Do not use a partitioned sandbox for common project data (graphs, metadata, connections, lookups, properties files, etc.). It would cause odd behavior. Use shared sandboxes instead.
Using a Sandbox Resource as a Component Data Source
A sandbox resource, whether it is a shared, local or partitioned sandbox (or ordinary sandbox on standalone server), is specified in the graph under the fileURL attributes as a so called sandbox URL like this:
sandbox://data/path/to/file/file.dat
where data
is a code for the sandbox and path/to/file/file.dat
is the path to the resource from the sandbox root.
The URL is evaluated by CloverDX Server during job execution,
and a component (reader or writer) obtains the opened stream from the Server.
This may be a stream to a local file or to some other remote resource.
So a job does not have to run on the node which has local access to the resource.
There may be more sandbox resources used in the job, and each of them may be on a different node.
The sandbox URL has a specific use for parallel data processing. When the sandbox URL with the resource in a partitioned sandbox is used, that part of the graph/phase runs in parallel, according to the node allocation specified by the list of partitioned sandbox locations.

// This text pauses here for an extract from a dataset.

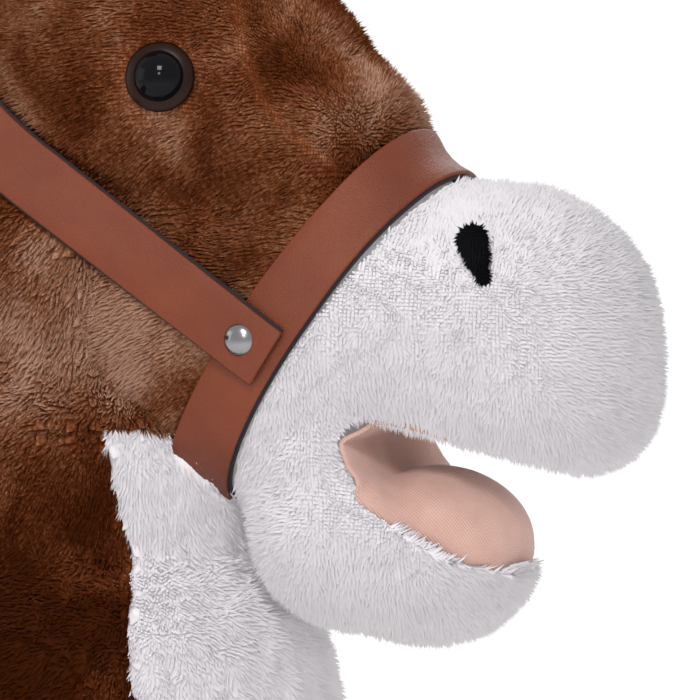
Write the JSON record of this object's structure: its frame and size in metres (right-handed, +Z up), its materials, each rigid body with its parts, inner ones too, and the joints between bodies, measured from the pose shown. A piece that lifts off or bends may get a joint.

Thus, each worker has it is own local sandbox resource. CloverDX Server evaluates the sandbox URL on each worker and provides an open stream to a local resource to the component.
The sandbox URL may be used on the standalone Server as well. It is suitable for graphs referencing resources from different sandboxes. It may be metadata, lookup definition or input/output data. A referenced sandbox must be accessible for the user who executes the graph.